- _WHAT IS REQUIRED_
Comb the records below for the string "Blender" and copy each line where it turns up.

- _TASK INPUTS_
** begin **

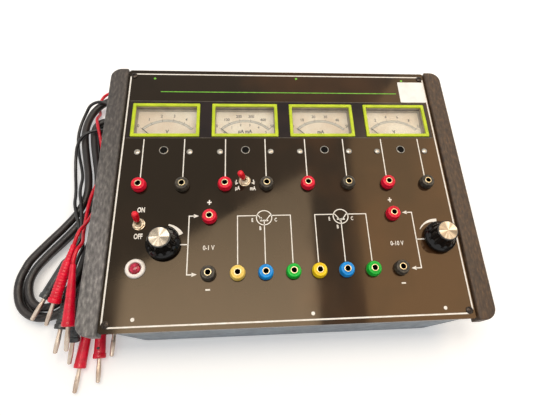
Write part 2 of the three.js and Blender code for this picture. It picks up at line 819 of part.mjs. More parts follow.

** end **
** begin **

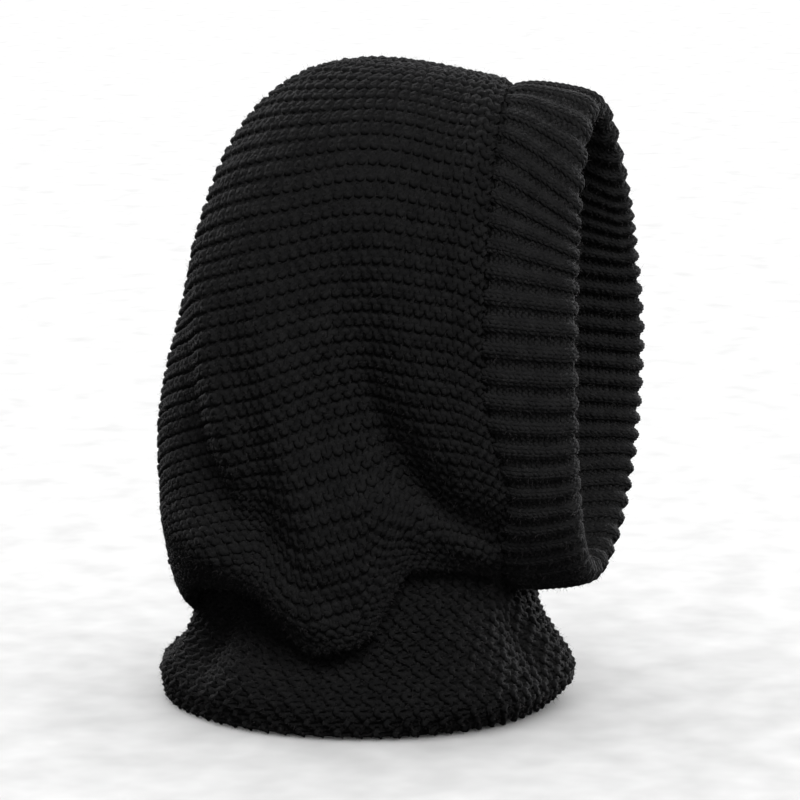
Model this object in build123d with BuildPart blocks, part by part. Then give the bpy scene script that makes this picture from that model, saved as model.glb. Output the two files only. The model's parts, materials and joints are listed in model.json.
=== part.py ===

** end **
** begin **

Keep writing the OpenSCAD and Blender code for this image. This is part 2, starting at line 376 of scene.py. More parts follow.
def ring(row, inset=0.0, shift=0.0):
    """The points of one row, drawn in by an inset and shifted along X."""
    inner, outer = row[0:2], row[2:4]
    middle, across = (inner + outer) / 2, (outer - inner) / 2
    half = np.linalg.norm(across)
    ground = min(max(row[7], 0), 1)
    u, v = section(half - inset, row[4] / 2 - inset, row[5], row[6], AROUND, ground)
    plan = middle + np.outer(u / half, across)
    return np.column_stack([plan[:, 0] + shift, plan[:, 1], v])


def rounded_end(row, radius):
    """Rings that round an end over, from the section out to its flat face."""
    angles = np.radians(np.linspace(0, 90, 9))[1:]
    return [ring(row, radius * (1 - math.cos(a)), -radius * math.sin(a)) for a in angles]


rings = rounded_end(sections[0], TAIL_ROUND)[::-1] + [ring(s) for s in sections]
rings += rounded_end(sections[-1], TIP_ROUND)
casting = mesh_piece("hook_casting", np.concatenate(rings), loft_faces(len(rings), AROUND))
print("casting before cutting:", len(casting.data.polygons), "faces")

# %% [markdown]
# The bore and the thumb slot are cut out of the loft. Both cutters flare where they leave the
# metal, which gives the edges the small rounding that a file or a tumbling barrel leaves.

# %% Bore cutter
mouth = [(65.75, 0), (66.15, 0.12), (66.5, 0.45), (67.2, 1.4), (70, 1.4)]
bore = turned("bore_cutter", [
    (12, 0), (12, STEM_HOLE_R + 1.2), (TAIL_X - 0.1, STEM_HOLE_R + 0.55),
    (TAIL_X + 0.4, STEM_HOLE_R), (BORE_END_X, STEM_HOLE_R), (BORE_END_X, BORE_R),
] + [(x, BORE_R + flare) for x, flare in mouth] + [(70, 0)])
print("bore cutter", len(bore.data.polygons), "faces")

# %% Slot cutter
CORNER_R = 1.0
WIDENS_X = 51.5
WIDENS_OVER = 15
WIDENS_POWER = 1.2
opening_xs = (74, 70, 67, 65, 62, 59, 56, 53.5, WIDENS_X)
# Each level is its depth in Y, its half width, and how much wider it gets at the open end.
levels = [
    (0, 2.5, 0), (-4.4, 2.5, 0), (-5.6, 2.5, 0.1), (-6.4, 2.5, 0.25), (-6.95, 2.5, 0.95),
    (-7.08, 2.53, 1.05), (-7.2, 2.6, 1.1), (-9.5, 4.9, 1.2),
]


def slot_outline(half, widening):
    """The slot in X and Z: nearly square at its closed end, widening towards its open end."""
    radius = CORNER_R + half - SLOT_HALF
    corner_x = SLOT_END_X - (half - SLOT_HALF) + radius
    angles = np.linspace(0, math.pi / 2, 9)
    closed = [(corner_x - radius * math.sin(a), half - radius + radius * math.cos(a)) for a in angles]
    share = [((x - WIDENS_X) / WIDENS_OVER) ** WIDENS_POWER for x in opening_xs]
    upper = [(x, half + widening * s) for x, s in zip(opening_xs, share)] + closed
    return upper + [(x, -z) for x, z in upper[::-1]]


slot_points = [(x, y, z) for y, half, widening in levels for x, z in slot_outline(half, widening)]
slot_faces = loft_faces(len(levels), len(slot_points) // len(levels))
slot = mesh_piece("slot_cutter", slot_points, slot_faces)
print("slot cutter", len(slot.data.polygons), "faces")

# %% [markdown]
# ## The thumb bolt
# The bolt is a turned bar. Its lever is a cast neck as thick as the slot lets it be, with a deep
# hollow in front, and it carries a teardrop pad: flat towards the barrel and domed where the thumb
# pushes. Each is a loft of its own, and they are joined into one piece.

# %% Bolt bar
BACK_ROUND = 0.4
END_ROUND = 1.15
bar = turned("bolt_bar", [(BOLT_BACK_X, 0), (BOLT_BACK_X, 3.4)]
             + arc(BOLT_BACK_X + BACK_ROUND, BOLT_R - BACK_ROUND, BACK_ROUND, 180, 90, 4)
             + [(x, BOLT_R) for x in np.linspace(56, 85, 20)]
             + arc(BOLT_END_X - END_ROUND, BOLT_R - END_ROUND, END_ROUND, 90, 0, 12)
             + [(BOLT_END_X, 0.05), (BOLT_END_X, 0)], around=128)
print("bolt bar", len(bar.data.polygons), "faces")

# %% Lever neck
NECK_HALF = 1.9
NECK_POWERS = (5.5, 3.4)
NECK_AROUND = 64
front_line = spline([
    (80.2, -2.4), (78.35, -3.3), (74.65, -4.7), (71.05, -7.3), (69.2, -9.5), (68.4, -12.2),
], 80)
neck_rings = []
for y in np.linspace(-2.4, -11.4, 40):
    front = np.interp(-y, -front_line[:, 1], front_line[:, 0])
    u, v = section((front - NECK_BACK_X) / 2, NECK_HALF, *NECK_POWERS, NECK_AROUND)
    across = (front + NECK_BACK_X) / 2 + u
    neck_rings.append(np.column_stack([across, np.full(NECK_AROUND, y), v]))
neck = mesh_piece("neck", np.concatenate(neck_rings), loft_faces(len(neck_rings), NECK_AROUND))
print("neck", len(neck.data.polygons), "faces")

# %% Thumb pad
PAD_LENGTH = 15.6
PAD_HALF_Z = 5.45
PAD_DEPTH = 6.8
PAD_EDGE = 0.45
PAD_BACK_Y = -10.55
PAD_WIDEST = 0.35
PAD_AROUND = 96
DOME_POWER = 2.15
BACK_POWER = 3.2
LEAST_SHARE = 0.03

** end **

- _FULL SOLUTION_
Write part 2 of the three.js and Blender code for this picture. It picks up at line 819 of part.mjs. More parts follow.
Keep writing the OpenSCAD and Blender code for this image. This is part 2, starting at line 376 of scene.py. More parts follow.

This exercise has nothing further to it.